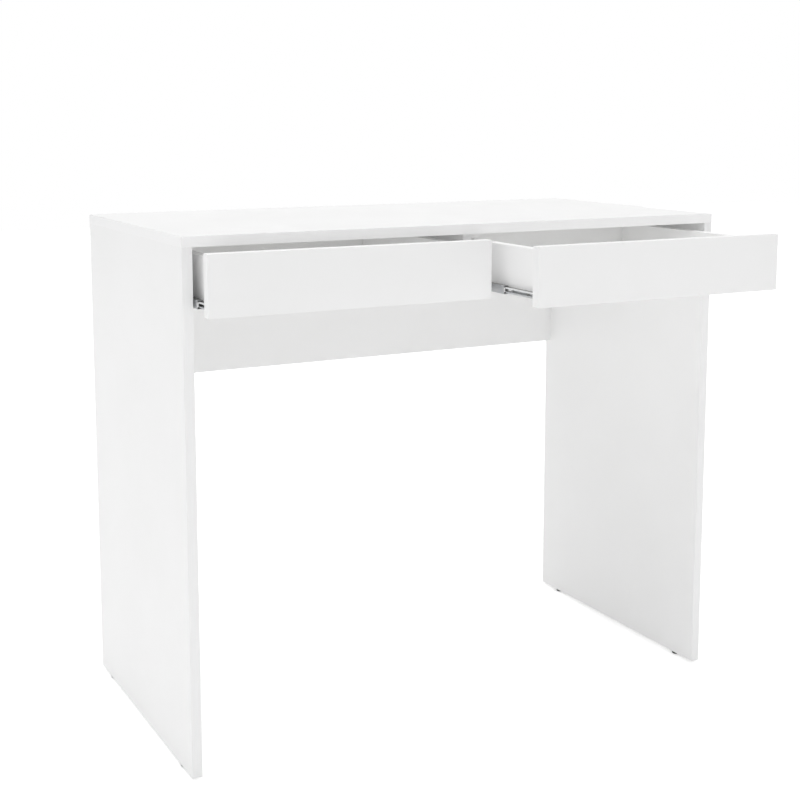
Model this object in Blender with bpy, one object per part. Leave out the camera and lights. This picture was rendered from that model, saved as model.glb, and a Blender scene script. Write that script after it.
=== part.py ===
"""Writing desk with two inset drawers on full-extension ball-bearing slides.

Lengths are in millimetres until they reach a mesh. +X is to the right of a person who sits
at the desk, +Y is towards the back and +Z is up. Panels are laid out from the front plane of
the desk, y = 0, and the frame empty then puts the origin on the floor under the middle of
the box that the whole object fills.
"""
import math

import bmesh
import bpy
from mathutils import Matrix, Vector

MM = 0.001

# Carcass
DESK_WIDTH = 900.0
DESK_DEPTH = 450.0
DESK_HEIGHT = 762.0
BOARD = 15.0
FOOT_HEIGHT = 4.0
MODESTY_BOTTOM = 490.5
DIVIDER_BOTTOM = 657.5
DIVIDER_SETBACK = 18.7
CONTACT_GAP = 0.3
EDGE_RADIUS = 0.5

# Drawers
FRONT_HEIGHT = 85.0
FRONT_BOTTOM = 657.5
FRONT_SIDE_GAP = 1.5
BOX_BOTTOM = 663.5
BOX_HEIGHT = 71.5
BOX_LENGTH = 350.0
GROOVE_LIFT = 10.0
GROOVE_DEPTH = 6.0
GROOVE_HEIGHT = 3.6
BOTTOM_THICKNESS = 3.0
LEFT_EXTENSION = 53.0
RIGHT_EXTENSION = 170.0

# Slides: "in" is the distance from the cabinet wall, "up" the height from the slide's middle
SLIDE_GAP = 12.7
SLIDE_MIDDLE = 671.0
SLIDE_FRONT = 17.0
OUTER_RAIL_LENGTH = 350.0
MIDDLE_RAIL_LENGTH = 340.0
INNER_RAIL_LENGTH = 350.0
CAGE_LENGTH = 150.0
OUTER_CAGE_FRONT = 111.5
INNER_CAGE_FRONT = 116.5
BEND_STEPS = 3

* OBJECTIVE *
Write the material out exactly, with nothing left out.

* RESULT OF THE EXERCISE *
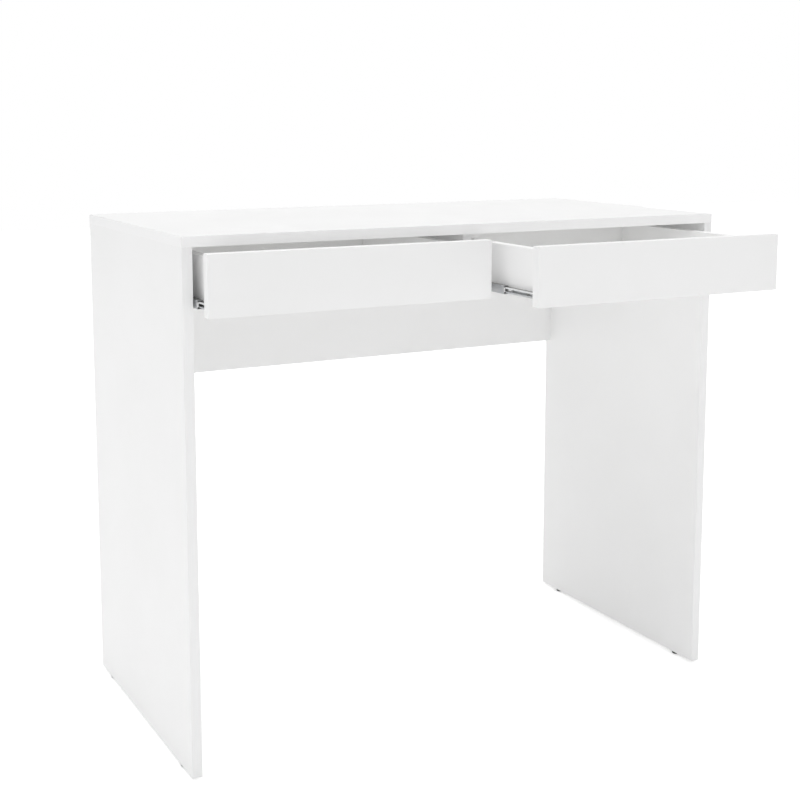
Model this object in Blender with bpy, one object per part. Leave out the camera and lights. This picture was rendered from that model, saved as model.glb, and a Blender scene script. Write that script after it.
=== part.py ===
"""Writing desk with two inset drawers on full-extension ball-bearing slides.

Lengths are in millimetres until they reach a mesh. +X is to the right of a person who sits
at the desk, +Y is towards the back and +Z is up. Panels are laid out from the front plane of
the desk, y = 0, and the frame empty then puts the origin on the floor under the middle of
the box that the whole object fills.
"""
import math

import bmesh
import bpy
from mathutils import Matrix, Vector

MM = 0.001

# Carcass
DESK_WIDTH = 900.0
DESK_DEPTH = 450.0
DESK_HEIGHT = 762.0
BOARD = 15.0
FOOT_HEIGHT = 4.0
MODESTY_BOTTOM = 490.5
DIVIDER_BOTTOM = 657.5
DIVIDER_SETBACK = 18.7
CONTACT_GAP = 0.3
EDGE_RADIUS = 0.5

# Drawers
FRONT_HEIGHT = 85.0
FRONT_BOTTOM = 657.5
FRONT_SIDE_GAP = 1.5
BOX_BOTTOM = 663.5
BOX_HEIGHT = 71.5
BOX_LENGTH = 350.0
GROOVE_LIFT = 10.0
GROOVE_DEPTH = 6.0
GROOVE_HEIGHT = 3.6
BOTTOM_THICKNESS = 3.0
LEFT_EXTENSION = 53.0
RIGHT_EXTENSION = 170.0

# Slides: "in" is the distance from the cabinet wall, "up" the height from the slide's middle
SLIDE_GAP = 12.7
SLIDE_MIDDLE = 671.0
SLIDE_FRONT = 17.0
OUTER_RAIL_LENGTH = 350.0
MIDDLE_RAIL_LENGTH = 340.0
INNER_RAIL_LENGTH = 350.0
CAGE_LENGTH = 150.0
OUTER_CAGE_FRONT = 111.5
INNER_CAGE_FRONT = 116.5
BEND_STEPS = 3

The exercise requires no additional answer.